## Begin Data listing

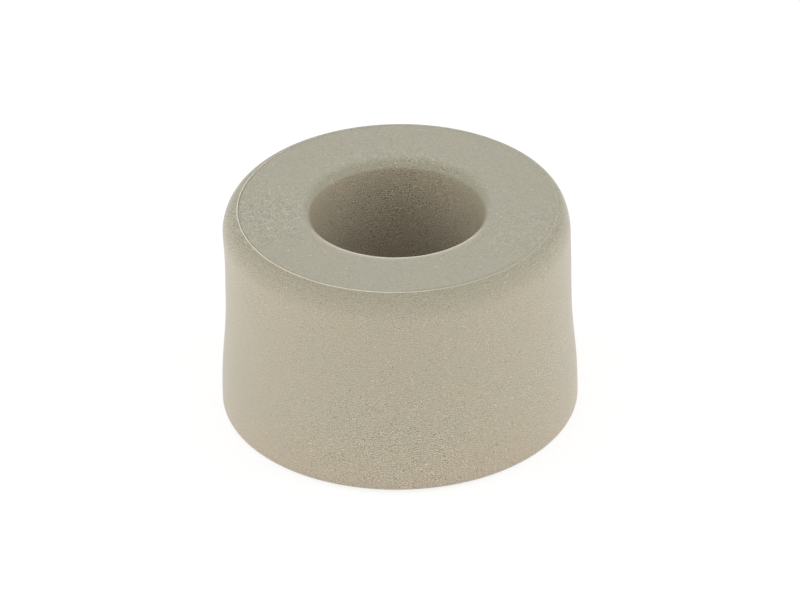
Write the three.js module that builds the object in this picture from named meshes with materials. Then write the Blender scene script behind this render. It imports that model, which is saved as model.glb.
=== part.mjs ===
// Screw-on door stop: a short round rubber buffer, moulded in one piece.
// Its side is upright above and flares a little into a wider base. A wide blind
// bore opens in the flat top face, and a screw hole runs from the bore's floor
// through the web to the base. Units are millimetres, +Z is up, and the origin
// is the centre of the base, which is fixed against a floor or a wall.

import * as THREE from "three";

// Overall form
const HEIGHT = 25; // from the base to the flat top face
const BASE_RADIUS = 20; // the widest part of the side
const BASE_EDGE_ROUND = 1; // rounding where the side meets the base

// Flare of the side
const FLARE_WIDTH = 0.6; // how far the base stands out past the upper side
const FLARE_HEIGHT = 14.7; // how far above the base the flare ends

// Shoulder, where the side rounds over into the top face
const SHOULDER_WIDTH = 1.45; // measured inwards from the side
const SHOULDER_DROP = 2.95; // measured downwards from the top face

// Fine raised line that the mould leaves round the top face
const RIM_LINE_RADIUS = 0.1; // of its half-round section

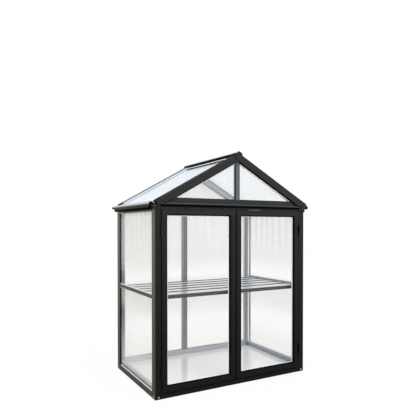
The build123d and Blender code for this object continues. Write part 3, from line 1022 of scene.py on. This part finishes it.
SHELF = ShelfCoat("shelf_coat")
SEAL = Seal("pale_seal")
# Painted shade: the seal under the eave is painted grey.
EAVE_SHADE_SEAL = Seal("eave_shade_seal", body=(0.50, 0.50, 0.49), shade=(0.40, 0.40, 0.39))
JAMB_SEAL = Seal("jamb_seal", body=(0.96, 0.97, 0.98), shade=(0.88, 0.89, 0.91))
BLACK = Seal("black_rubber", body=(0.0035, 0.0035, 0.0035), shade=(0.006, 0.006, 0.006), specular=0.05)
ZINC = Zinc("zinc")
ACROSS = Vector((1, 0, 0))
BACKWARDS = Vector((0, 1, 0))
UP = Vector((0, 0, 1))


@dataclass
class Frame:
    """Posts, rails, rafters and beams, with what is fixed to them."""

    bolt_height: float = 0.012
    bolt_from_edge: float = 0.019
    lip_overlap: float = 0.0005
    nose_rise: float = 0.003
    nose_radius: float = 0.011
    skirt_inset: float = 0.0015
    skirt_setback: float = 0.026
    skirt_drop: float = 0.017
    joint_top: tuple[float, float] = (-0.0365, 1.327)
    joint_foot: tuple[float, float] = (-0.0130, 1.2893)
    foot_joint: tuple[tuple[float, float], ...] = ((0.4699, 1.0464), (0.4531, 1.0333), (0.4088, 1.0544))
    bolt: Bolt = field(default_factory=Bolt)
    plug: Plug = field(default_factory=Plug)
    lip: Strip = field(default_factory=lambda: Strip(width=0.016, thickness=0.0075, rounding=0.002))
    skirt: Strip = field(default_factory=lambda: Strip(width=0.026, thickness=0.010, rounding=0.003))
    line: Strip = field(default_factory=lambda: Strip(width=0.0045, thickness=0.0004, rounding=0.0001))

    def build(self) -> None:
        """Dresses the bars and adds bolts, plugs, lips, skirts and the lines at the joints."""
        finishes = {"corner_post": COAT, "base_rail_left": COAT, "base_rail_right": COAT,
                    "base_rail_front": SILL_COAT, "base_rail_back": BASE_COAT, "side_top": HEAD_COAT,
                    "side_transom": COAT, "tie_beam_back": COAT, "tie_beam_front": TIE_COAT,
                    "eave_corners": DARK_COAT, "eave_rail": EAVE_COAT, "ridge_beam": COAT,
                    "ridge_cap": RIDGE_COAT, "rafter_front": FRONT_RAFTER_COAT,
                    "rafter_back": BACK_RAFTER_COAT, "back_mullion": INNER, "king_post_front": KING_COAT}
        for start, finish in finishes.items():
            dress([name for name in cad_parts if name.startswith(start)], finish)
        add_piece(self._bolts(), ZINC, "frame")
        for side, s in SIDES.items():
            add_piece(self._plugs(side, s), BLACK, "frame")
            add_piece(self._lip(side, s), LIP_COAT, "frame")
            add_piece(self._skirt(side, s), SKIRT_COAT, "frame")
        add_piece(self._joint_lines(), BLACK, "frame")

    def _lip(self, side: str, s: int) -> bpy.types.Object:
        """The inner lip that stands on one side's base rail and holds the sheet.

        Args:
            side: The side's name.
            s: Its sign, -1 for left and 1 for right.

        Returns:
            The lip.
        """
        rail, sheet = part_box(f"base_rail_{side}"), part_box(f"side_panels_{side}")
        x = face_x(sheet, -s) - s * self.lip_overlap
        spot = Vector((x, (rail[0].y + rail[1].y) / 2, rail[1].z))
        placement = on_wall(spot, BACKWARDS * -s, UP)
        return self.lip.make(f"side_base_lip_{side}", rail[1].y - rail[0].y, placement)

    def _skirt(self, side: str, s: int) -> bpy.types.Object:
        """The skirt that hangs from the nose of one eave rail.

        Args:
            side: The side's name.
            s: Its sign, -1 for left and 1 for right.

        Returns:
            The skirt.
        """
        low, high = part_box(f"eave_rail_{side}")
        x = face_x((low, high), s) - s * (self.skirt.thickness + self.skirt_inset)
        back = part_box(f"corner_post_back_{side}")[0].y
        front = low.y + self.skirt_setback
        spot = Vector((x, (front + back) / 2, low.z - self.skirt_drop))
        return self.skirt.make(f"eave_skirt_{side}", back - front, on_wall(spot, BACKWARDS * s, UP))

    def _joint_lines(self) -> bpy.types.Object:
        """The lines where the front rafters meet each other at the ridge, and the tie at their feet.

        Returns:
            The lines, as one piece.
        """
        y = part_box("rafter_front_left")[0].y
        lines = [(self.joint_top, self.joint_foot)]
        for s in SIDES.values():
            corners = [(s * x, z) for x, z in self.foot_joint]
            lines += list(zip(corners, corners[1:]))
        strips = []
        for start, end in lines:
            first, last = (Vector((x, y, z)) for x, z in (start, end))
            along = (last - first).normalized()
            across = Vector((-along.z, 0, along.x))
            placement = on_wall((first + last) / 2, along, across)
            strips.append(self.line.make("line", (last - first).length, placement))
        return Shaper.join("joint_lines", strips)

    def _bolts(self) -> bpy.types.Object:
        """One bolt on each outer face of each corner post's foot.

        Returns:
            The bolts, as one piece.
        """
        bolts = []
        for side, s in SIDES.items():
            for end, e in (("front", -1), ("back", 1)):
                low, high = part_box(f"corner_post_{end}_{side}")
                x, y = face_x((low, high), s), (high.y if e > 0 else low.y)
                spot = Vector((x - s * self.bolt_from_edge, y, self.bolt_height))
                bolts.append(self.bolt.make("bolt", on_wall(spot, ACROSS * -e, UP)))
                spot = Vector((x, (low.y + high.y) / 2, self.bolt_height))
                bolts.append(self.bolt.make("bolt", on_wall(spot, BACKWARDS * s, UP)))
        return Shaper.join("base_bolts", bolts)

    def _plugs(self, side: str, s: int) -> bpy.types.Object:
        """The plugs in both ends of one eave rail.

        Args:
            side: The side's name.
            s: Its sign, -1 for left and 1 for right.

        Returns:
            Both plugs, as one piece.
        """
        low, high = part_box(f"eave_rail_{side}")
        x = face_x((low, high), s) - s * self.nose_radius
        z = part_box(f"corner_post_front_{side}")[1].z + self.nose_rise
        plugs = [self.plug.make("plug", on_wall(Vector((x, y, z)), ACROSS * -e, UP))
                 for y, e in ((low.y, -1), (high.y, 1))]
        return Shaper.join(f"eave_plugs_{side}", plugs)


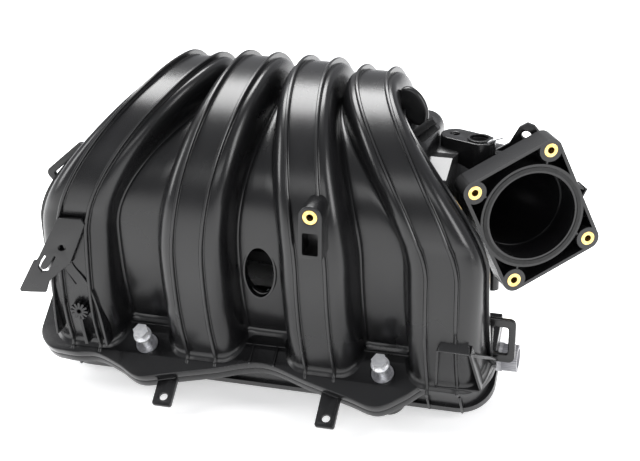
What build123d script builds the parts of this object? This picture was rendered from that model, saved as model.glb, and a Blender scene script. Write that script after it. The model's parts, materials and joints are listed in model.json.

## End Data listing

Print the listing above from its first line through the line with "const RIM_LINE_RADIUS = 0.1;", and stop there.

# Result:
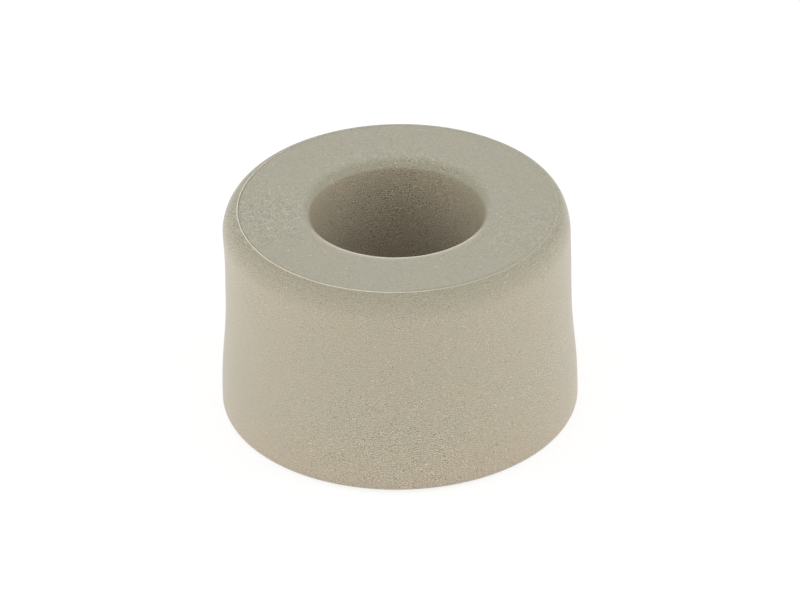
Write the three.js module that builds the object in this picture from named meshes with materials. Then write the Blender scene script behind this render. It imports that model, which is saved as model.glb.
=== part.mjs ===
// Screw-on door stop: a short round rubber buffer, moulded in one piece.
// Its side is upright above and flares a little into a wider base. A wide blind
// bore opens in the flat top face, and a screw hole runs from the bore's floor
// through the web to the base. Units are millimetres, +Z is up, and the origin
// is the centre of the base, which is fixed against a floor or a wall.

import * as THREE from "three";

// Overall form
const HEIGHT = 25; // from the base to the flat top face
const BASE_RADIUS = 20; // the widest part of the side
const BASE_EDGE_ROUND = 1; // rounding where the side meets the base

// Flare of the side
const FLARE_WIDTH = 0.6; // how far the base stands out past the upper side
const FLARE_HEIGHT = 14.7; // how far above the base the flare ends

// Shoulder, where the side rounds over into the top face
const SHOULDER_WIDTH = 1.45; // measured inwards from the side
const SHOULDER_DROP = 2.95; // measured downwards from the top face

// Fine raised line that the mould leaves round the top face
const RIM_LINE_RADIUS = 0.1; // of its half-round section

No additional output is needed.